:: What you will do ::
Set down the lines from the one containing "obj.parent = None" to the one containing "CAD_BOX = object_bounds()", both lines included, exactly as they stand and with no other lines.

:: Material for the task ::
%%

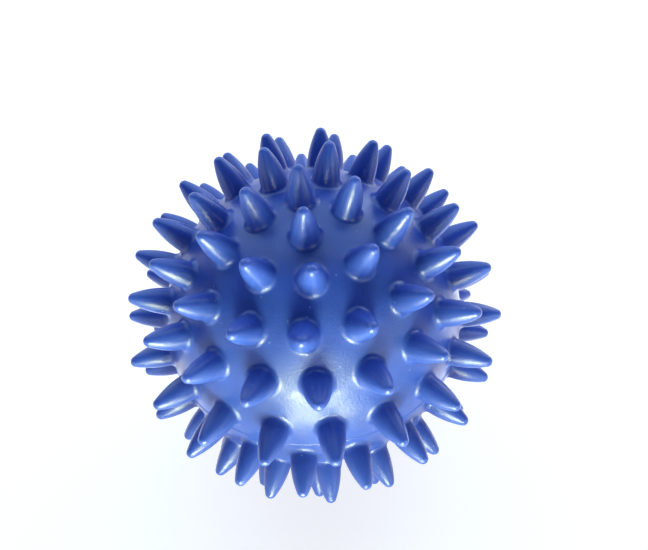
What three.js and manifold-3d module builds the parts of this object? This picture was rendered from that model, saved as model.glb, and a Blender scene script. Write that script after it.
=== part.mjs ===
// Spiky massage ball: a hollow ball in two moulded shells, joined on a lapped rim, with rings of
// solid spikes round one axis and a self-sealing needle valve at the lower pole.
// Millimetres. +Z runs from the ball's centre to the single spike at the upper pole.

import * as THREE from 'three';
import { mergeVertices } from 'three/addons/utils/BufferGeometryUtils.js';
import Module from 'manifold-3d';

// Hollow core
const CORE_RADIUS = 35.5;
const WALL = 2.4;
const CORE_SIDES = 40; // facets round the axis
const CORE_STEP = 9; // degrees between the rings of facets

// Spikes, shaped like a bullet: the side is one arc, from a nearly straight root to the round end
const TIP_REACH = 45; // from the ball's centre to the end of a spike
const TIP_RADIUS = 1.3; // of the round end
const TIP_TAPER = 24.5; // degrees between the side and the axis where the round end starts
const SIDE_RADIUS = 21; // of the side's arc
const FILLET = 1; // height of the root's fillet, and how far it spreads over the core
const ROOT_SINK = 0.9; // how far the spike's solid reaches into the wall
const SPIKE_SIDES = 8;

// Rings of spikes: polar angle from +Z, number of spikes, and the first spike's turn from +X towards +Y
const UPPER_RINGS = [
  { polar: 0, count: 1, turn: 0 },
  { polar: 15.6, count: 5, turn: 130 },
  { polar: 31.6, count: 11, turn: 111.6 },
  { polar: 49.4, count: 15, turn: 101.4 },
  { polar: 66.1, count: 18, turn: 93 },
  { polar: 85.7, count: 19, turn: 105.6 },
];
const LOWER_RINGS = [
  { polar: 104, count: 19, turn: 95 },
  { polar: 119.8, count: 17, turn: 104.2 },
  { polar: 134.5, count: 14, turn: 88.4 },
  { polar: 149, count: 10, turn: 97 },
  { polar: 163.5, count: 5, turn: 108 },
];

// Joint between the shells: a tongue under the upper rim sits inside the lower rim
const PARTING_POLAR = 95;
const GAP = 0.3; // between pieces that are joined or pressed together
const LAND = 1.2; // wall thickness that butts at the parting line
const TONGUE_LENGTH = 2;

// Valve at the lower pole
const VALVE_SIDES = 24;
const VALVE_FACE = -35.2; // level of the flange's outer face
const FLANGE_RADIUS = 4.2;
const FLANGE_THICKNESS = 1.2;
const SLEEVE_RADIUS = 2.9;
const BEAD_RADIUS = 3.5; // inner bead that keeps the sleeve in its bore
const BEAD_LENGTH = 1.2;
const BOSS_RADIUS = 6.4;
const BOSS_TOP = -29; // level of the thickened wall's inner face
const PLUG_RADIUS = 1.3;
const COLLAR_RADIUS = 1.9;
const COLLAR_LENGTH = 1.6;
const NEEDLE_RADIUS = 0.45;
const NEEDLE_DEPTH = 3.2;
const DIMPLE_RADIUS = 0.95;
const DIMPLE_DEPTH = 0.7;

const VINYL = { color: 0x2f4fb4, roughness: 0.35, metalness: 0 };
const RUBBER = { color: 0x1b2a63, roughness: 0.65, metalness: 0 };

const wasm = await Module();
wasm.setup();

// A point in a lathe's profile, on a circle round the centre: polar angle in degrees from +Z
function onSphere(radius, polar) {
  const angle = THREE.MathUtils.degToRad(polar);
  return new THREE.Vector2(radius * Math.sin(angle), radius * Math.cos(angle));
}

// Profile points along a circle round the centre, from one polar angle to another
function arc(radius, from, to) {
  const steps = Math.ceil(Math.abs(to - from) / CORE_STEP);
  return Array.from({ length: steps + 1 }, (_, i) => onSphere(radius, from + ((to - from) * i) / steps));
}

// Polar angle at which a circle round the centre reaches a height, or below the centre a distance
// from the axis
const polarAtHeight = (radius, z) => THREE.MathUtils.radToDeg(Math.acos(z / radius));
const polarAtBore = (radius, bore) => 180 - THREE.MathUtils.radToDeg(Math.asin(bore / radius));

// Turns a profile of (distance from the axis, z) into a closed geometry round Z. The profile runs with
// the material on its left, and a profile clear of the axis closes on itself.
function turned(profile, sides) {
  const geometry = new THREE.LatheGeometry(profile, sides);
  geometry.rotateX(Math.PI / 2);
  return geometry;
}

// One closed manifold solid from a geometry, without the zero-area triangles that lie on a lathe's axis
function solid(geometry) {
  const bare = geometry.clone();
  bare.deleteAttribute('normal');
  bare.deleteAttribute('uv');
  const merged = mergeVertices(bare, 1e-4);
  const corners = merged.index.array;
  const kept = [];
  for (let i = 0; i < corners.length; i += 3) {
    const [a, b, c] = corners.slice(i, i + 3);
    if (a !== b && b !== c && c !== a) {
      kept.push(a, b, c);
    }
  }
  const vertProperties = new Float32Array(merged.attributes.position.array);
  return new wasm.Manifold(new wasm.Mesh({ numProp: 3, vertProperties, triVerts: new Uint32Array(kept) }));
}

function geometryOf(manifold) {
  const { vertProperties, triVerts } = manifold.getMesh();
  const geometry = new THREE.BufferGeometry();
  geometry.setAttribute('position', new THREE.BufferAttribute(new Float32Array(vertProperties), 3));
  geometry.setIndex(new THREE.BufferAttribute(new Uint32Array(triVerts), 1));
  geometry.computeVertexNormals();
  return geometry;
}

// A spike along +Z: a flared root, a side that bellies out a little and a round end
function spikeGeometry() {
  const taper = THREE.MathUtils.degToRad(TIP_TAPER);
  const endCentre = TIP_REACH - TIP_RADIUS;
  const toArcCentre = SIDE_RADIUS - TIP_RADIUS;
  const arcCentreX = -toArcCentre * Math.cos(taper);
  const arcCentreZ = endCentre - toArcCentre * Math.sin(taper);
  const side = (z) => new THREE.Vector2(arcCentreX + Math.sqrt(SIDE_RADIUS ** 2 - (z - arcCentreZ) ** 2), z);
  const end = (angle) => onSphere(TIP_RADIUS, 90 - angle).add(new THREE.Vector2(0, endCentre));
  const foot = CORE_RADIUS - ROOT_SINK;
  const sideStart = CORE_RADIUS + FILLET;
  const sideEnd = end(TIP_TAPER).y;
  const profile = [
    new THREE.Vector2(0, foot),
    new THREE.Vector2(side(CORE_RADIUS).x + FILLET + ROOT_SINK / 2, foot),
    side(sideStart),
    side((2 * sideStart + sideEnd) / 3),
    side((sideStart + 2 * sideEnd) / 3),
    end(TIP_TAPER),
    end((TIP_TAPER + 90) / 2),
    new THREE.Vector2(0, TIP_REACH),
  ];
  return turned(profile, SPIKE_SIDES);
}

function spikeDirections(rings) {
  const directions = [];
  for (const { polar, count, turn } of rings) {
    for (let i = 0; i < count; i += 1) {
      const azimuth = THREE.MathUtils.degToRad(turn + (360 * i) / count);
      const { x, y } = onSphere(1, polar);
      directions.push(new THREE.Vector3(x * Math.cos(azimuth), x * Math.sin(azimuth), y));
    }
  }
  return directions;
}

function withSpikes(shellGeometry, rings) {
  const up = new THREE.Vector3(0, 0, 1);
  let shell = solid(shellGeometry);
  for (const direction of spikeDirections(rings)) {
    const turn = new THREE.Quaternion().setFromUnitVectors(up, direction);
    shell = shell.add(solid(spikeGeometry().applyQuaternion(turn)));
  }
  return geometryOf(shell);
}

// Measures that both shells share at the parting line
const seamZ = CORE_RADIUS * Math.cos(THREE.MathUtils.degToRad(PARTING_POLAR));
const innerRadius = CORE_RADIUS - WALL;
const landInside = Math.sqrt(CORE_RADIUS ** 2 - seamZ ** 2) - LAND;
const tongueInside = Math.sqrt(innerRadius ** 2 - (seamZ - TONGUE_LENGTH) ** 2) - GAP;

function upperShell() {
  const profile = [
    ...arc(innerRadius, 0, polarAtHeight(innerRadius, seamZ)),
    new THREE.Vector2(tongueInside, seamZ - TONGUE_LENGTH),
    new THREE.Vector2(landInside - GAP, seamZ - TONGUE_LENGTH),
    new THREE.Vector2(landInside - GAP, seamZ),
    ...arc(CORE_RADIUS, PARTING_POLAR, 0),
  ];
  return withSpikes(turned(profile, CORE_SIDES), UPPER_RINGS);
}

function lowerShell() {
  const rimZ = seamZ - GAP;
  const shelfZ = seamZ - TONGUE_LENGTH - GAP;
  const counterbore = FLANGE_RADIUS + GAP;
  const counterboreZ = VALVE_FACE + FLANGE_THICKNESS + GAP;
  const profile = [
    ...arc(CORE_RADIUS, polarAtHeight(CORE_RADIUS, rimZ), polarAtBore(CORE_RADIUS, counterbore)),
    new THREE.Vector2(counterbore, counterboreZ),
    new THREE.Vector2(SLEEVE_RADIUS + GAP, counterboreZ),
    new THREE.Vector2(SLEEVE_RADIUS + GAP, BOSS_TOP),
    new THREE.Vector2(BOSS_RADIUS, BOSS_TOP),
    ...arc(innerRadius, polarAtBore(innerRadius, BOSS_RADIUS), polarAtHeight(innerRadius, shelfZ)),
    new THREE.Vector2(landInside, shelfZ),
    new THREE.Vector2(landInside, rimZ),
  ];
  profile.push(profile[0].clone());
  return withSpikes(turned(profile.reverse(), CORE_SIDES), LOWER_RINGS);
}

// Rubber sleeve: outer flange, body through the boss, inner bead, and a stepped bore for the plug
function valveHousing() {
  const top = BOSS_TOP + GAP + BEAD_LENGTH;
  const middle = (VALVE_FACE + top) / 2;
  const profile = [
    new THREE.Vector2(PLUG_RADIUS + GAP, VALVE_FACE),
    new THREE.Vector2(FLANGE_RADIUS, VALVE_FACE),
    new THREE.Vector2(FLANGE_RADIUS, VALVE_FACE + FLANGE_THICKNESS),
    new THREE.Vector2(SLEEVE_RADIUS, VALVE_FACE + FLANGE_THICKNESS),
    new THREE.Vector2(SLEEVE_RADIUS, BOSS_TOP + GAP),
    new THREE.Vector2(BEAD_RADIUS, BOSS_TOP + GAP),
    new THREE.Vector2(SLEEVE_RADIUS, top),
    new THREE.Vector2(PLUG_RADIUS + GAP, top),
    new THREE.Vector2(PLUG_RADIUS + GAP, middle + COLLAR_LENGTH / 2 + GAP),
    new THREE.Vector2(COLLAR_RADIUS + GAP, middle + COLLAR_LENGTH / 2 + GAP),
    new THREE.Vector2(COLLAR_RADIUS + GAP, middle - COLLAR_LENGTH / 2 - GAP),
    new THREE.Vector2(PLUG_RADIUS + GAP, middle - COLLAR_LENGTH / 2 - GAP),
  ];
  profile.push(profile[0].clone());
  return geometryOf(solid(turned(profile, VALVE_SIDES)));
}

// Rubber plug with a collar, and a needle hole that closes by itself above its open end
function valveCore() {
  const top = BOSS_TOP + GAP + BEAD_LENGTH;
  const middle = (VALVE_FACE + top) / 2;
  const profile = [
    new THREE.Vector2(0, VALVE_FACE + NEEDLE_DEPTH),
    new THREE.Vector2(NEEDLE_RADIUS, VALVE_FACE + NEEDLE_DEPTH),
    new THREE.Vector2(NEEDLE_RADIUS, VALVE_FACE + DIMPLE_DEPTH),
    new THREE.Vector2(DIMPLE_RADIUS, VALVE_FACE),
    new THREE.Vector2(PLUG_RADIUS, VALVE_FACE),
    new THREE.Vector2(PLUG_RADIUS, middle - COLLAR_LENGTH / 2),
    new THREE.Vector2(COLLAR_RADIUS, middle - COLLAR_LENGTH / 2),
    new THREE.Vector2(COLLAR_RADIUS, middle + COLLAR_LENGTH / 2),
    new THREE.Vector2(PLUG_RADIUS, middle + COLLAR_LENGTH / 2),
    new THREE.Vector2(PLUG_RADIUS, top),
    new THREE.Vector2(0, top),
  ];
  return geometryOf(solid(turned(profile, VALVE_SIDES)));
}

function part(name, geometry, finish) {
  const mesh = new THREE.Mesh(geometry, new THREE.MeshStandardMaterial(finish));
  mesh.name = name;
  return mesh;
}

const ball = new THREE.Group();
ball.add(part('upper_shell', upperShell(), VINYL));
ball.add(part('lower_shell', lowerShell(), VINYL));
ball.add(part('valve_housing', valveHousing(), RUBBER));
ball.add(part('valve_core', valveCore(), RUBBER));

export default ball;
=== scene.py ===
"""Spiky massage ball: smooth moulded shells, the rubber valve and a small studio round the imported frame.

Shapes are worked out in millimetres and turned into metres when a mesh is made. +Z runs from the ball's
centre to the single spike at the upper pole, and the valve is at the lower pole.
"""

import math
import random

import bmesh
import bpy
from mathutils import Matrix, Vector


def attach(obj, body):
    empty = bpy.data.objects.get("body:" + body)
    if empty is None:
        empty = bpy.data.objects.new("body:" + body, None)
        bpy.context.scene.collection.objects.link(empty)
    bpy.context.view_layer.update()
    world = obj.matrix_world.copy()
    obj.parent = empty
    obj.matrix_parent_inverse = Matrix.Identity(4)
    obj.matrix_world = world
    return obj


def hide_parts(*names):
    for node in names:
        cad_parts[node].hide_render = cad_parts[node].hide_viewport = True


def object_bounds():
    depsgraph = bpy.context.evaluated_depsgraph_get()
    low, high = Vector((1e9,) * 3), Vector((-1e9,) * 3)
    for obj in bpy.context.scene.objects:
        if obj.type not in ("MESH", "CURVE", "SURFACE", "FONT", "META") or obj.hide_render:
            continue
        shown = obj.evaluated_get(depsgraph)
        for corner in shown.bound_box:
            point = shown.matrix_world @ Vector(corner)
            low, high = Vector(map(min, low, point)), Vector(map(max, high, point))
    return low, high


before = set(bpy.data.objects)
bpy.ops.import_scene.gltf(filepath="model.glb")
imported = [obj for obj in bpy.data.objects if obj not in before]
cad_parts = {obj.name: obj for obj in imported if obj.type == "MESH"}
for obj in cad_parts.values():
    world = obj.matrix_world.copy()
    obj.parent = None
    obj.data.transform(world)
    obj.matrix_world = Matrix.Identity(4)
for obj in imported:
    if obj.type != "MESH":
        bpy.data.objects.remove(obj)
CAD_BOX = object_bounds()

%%
%%

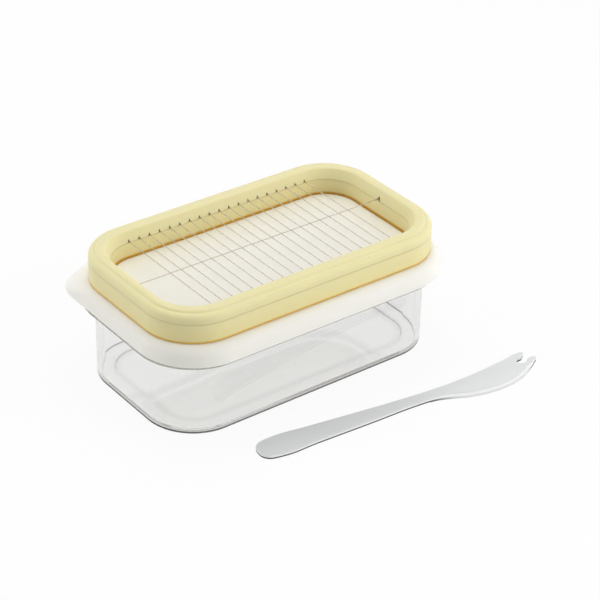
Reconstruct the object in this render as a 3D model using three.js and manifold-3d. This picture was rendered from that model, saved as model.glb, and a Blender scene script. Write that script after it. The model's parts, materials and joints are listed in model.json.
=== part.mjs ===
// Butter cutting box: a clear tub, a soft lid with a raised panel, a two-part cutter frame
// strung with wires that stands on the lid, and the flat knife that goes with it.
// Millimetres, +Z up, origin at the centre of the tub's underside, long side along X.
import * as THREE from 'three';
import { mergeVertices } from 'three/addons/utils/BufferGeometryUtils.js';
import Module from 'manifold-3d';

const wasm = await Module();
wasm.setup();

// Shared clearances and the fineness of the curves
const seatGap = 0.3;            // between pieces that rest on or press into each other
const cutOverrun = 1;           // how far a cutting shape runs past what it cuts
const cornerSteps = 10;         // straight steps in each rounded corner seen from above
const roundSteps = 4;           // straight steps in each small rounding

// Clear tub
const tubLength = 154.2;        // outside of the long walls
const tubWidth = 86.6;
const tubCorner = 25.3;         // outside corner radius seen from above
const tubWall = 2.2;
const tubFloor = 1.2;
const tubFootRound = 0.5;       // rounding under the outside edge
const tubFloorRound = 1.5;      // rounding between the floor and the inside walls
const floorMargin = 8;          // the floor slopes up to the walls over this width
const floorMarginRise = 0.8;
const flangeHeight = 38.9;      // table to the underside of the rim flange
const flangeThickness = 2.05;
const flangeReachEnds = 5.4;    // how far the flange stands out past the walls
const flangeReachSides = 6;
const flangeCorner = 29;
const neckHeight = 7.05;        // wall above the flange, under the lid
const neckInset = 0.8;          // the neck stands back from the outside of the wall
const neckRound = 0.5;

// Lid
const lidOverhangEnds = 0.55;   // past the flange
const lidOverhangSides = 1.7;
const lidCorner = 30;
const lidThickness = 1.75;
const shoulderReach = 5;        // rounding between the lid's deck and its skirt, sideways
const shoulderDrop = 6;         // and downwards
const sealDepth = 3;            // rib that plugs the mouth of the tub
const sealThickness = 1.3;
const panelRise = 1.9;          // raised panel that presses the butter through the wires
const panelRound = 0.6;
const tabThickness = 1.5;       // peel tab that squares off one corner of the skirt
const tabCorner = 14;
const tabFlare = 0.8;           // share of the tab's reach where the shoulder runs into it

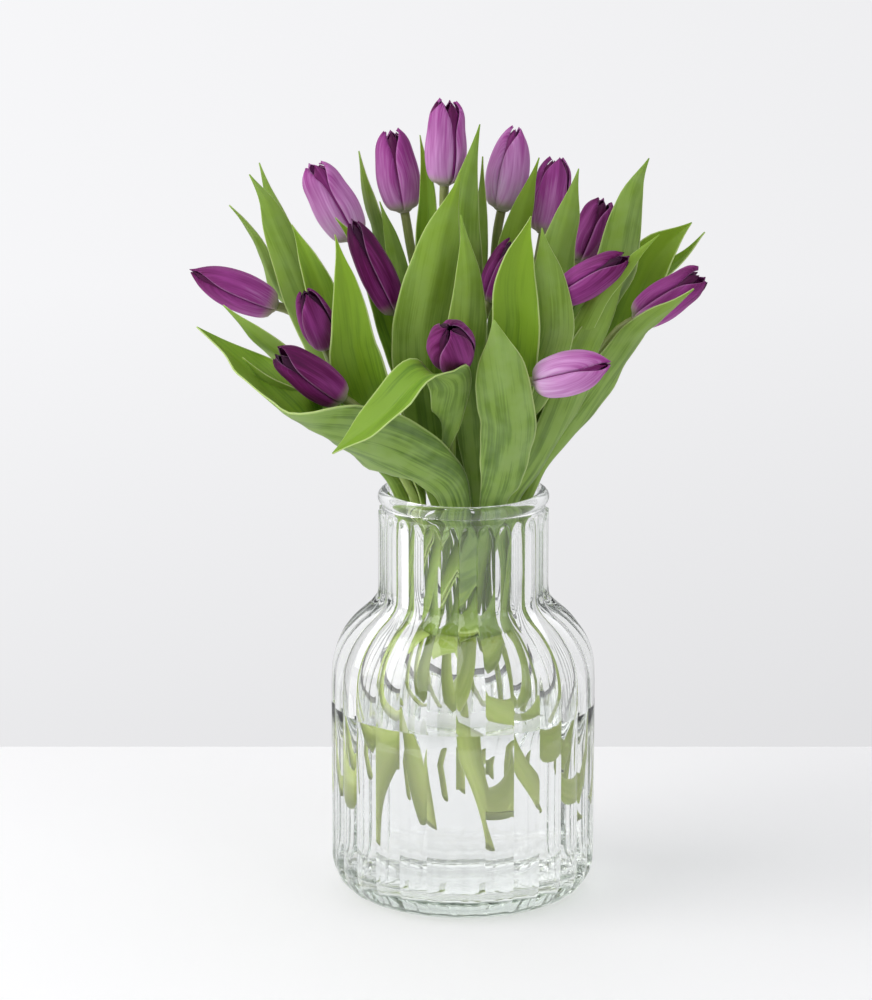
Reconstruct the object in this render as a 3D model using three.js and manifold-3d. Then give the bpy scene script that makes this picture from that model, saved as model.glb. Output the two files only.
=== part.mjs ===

%%

:: Response ::
    obj.parent = None
    obj.data.transform(world)
    obj.matrix_world = Matrix.Identity(4)
for obj in imported:
    if obj.type != "MESH":
        bpy.data.objects.remove(obj)
CAD_BOX = object_bounds()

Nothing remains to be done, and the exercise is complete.